**Given instruction:** Copy each line of the data below with the word "parts".

**Information provided:**
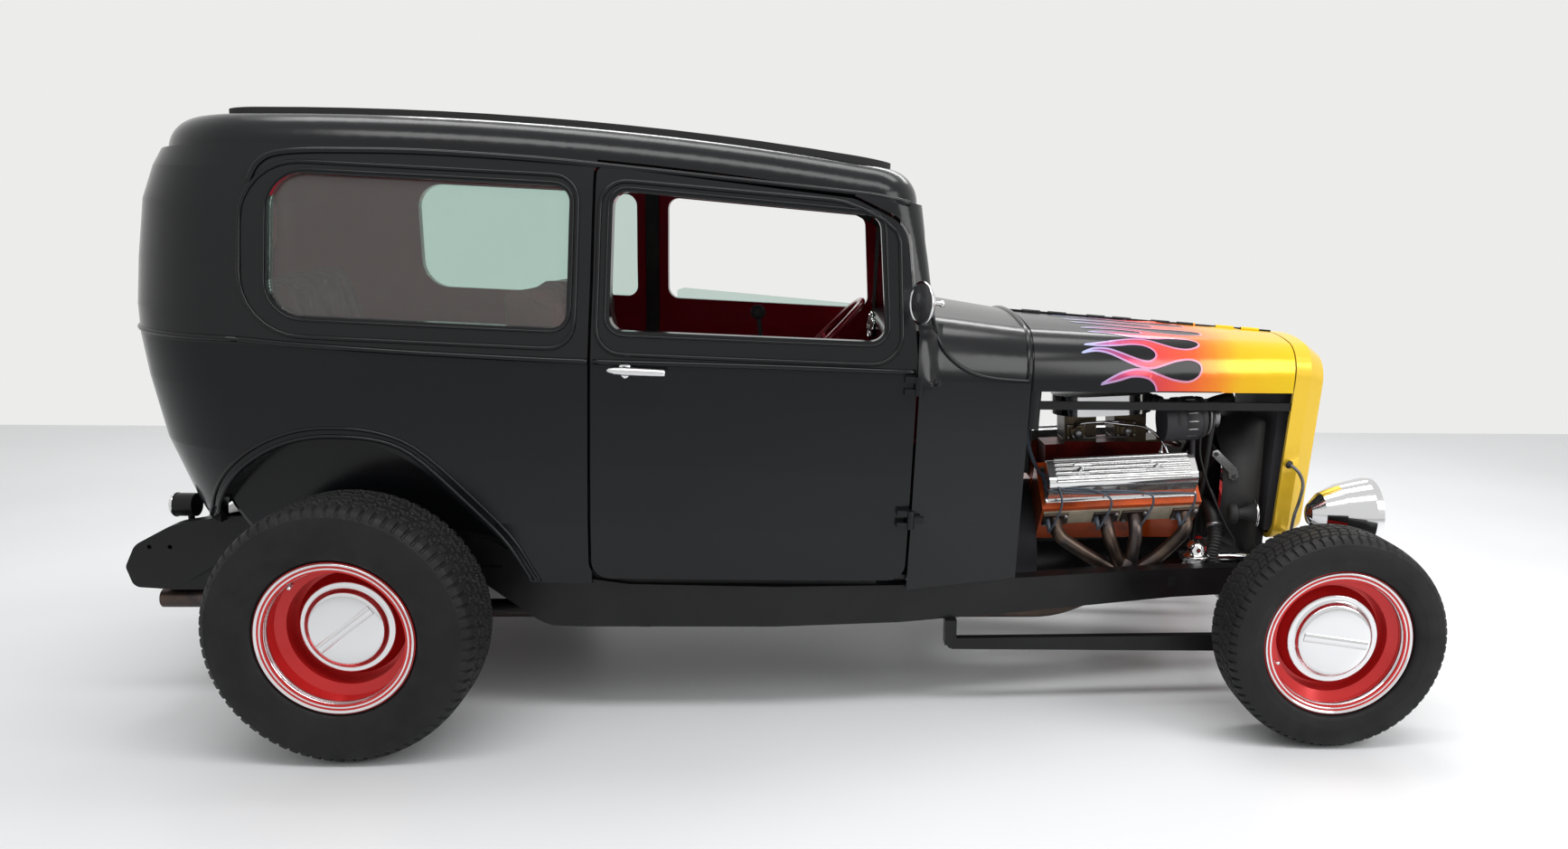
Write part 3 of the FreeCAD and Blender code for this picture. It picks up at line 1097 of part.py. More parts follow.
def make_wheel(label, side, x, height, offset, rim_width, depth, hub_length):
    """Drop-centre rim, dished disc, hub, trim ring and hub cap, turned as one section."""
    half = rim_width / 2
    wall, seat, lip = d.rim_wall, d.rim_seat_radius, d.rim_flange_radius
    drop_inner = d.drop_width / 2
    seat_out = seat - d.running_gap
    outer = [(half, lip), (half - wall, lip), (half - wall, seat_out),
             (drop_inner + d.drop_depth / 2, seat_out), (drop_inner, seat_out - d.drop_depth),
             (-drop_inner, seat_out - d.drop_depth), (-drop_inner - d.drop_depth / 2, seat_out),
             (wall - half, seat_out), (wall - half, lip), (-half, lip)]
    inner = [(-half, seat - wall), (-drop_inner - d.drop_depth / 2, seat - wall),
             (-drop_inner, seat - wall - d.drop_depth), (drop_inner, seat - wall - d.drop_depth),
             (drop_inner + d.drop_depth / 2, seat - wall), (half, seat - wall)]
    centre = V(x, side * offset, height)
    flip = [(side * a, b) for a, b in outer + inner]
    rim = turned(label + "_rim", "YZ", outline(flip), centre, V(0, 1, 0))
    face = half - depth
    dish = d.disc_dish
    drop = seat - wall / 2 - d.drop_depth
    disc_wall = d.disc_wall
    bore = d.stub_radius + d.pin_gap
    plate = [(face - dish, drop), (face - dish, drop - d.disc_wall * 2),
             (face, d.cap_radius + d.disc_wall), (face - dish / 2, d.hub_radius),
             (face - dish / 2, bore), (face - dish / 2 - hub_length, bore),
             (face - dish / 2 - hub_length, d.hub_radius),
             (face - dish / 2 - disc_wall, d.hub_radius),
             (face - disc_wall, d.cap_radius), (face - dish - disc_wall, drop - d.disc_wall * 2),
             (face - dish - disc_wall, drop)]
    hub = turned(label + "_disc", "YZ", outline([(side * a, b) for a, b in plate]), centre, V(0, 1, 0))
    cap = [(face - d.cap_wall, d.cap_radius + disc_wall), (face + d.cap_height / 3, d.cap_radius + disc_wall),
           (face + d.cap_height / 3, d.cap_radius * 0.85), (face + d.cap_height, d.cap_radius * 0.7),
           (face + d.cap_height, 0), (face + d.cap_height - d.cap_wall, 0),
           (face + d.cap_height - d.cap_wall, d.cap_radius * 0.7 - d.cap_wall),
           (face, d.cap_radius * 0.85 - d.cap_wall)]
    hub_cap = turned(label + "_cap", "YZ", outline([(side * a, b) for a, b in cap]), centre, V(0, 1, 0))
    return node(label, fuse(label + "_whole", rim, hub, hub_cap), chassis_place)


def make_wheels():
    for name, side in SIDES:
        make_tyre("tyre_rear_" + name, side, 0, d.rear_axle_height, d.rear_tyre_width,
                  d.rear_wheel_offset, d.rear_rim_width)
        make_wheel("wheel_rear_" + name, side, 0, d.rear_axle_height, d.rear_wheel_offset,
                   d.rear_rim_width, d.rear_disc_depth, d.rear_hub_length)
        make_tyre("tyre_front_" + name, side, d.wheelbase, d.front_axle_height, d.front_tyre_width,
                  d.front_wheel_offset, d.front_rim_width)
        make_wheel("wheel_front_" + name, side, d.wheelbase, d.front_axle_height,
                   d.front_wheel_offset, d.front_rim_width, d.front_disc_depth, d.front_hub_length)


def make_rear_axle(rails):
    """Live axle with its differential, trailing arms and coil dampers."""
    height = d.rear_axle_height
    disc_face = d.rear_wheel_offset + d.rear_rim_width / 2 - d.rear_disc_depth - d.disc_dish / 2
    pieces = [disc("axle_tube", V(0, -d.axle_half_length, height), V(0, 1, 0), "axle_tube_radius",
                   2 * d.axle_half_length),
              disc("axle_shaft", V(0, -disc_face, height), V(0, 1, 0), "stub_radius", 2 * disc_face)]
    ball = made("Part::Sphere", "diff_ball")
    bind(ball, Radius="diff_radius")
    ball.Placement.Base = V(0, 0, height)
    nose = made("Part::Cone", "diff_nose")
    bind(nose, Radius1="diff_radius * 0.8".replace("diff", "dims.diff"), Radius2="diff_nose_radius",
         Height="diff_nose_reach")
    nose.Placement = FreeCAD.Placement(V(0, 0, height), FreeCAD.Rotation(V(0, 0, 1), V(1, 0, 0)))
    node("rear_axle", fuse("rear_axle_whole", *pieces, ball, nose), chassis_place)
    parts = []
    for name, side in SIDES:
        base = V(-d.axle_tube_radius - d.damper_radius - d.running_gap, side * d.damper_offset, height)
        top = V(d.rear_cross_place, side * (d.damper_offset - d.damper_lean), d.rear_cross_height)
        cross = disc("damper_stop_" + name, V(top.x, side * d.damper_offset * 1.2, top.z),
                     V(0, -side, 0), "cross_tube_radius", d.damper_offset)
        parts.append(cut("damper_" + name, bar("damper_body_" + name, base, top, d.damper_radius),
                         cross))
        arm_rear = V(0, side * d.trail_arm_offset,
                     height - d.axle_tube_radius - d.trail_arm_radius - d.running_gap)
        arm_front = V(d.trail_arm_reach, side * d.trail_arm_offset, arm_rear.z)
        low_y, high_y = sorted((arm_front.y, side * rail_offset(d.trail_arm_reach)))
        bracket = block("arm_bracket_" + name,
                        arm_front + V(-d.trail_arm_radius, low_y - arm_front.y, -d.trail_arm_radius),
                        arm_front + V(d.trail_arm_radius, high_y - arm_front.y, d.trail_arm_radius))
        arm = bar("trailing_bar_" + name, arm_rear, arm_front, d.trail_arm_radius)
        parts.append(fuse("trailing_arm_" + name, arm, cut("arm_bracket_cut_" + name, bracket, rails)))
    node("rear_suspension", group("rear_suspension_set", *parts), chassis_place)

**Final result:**
Write part 3 of the FreeCAD and Blender code for this picture. It picks up at line 1097 of part.py. More parts follow.
    parts = []
        parts.append(cut("damper_" + name, bar("damper_body_" + name, base, top, d.damper_radius),
        parts.append(fuse("trailing_arm_" + name, arm, cut("arm_bracket_cut_" + name, bracket, rails)))
    node("rear_suspension", group("rear_suspension_set", *parts), chassis_place)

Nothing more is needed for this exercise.